Exercise directions: Reproduce, please, only the lines from the first line below to the line containing "sock.default_value = v", inclusive.

## Start Collected data

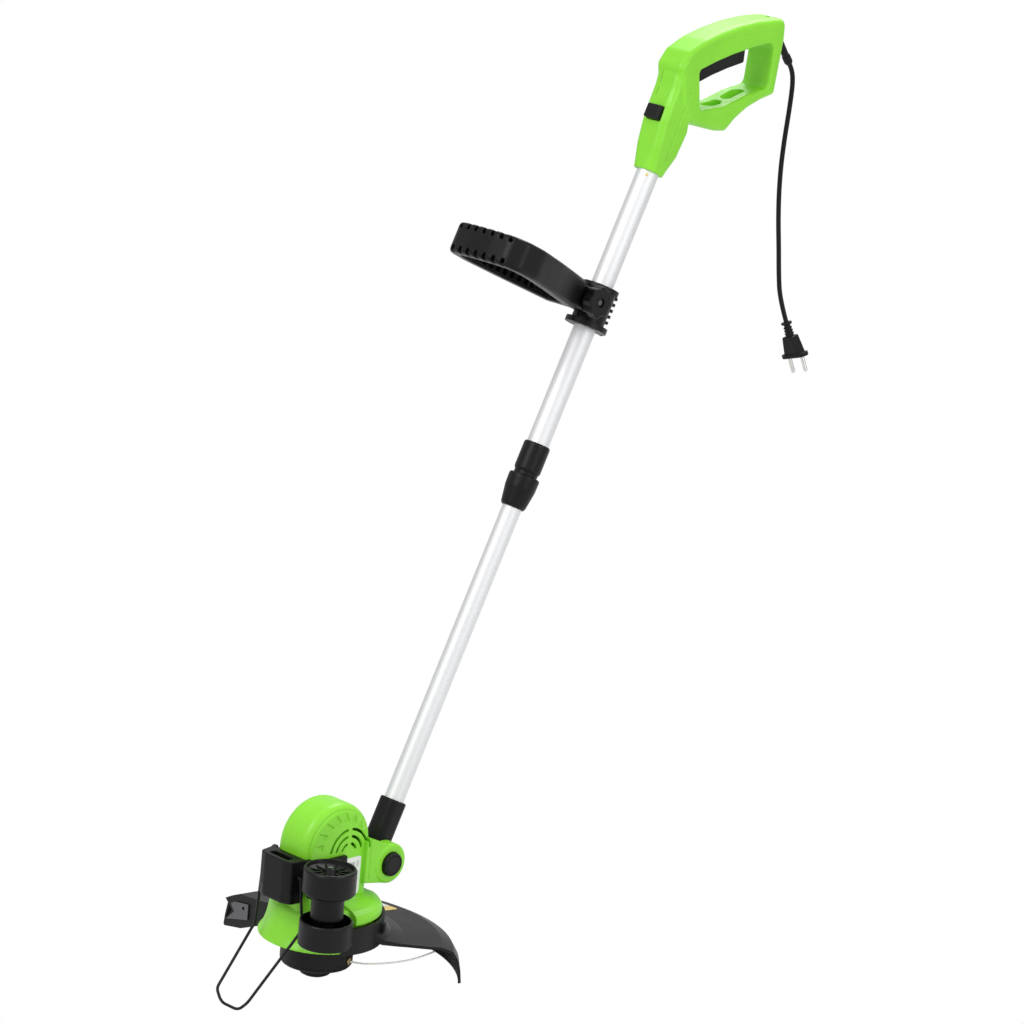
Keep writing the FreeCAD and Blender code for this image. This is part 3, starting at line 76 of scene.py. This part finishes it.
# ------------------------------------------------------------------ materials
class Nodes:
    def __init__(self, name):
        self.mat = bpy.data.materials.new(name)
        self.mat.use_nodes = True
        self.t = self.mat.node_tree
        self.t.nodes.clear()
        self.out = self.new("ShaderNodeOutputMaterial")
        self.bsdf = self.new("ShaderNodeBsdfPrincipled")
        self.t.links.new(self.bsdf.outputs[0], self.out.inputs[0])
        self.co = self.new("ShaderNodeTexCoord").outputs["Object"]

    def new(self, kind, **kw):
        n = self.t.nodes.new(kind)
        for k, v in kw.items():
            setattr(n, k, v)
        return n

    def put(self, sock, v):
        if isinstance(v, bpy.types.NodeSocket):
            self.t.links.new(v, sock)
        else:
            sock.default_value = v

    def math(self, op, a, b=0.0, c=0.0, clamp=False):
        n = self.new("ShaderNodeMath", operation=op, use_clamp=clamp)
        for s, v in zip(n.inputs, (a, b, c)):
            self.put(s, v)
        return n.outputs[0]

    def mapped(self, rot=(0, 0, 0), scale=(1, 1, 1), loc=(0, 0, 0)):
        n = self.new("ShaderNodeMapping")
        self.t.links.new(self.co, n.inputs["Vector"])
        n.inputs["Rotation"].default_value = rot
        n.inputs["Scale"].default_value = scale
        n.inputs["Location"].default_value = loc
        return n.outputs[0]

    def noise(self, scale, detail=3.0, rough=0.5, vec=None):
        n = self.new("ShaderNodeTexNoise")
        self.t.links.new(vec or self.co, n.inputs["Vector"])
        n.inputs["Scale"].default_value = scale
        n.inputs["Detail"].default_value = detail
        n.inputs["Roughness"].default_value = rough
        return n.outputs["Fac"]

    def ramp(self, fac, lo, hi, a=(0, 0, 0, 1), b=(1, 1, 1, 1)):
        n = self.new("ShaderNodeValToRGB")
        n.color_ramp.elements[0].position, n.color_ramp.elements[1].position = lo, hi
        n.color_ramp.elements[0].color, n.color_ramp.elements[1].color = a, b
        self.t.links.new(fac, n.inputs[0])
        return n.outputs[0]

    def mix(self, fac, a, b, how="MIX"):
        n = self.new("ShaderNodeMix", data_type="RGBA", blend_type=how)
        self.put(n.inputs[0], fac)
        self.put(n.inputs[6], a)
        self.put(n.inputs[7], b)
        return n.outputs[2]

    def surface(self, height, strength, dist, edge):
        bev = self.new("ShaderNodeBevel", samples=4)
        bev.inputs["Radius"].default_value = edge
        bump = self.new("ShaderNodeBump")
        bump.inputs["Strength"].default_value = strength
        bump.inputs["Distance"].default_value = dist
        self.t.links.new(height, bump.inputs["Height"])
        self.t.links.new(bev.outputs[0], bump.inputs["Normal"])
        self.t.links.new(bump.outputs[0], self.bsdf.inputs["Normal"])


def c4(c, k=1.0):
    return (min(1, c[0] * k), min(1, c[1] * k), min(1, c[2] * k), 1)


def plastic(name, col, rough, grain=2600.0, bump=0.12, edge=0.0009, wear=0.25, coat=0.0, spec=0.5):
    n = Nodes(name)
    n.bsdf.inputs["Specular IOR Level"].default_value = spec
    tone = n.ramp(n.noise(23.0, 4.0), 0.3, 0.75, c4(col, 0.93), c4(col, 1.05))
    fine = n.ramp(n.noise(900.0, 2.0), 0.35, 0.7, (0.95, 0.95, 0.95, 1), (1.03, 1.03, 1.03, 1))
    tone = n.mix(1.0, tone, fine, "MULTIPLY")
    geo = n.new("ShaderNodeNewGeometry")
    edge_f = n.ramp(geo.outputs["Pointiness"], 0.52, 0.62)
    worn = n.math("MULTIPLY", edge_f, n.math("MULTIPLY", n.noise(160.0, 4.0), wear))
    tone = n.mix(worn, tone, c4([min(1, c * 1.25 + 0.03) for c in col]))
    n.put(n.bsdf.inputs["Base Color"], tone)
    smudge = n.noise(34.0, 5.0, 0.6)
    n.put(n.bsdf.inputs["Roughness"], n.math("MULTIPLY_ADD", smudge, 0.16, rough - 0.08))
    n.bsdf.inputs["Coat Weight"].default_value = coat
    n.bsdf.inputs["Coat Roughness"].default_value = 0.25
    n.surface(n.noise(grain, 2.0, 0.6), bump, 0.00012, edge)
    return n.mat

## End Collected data

Reply:
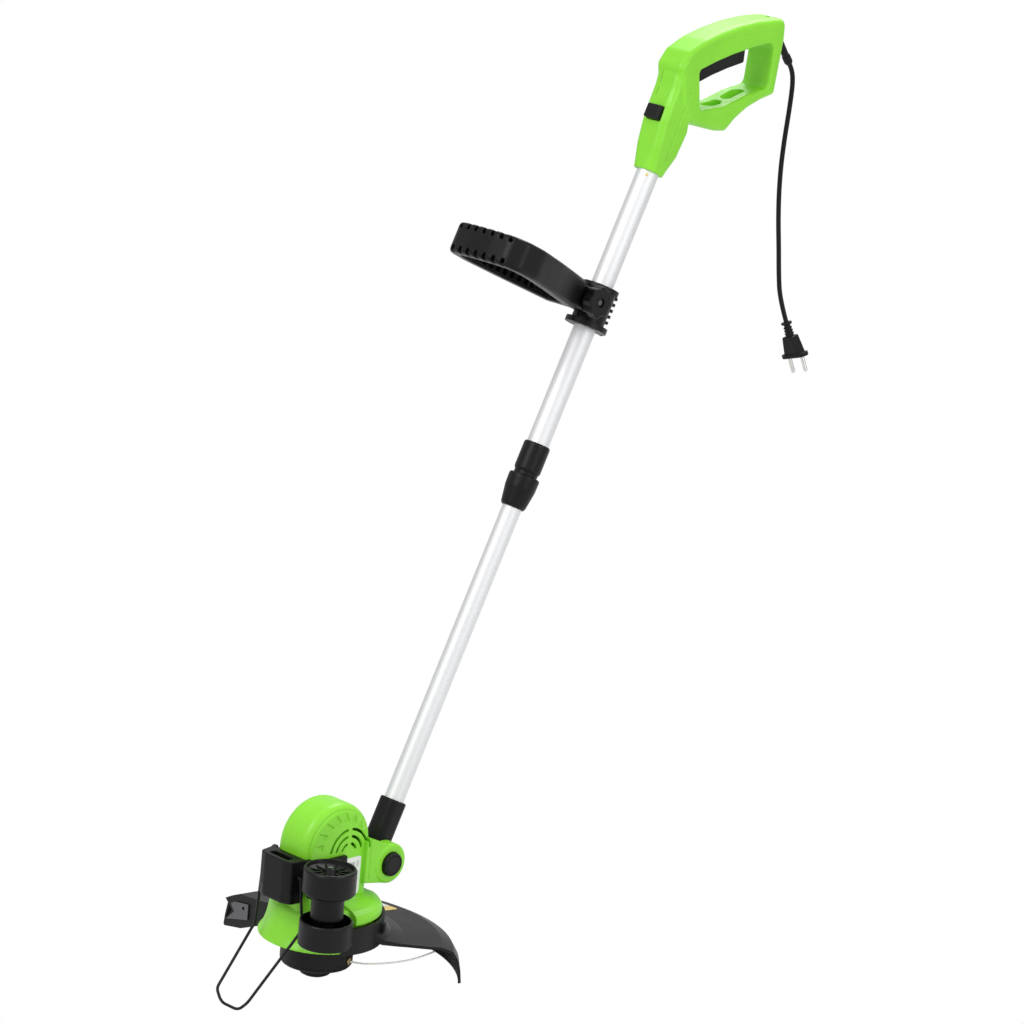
Keep writing the FreeCAD and Blender code for this image. This is part 3, starting at line 76 of scene.py. This part finishes it.
# ------------------------------------------------------------------ materials
class Nodes:
    def __init__(self, name):
        self.mat = bpy.data.materials.new(name)
        self.mat.use_nodes = True
        self.t = self.mat.node_tree
        self.t.nodes.clear()
        self.out = self.new("ShaderNodeOutputMaterial")
        self.bsdf = self.new("ShaderNodeBsdfPrincipled")
        self.t.links.new(self.bsdf.outputs[0], self.out.inputs[0])
        self.co = self.new("ShaderNodeTexCoord").outputs["Object"]

    def new(self, kind, **kw):
        n = self.t.nodes.new(kind)
        for k, v in kw.items():
            setattr(n, k, v)
        return n

    def put(self, sock, v):
        if isinstance(v, bpy.types.NodeSocket):
            self.t.links.new(v, sock)
        else:
            sock.default_value = v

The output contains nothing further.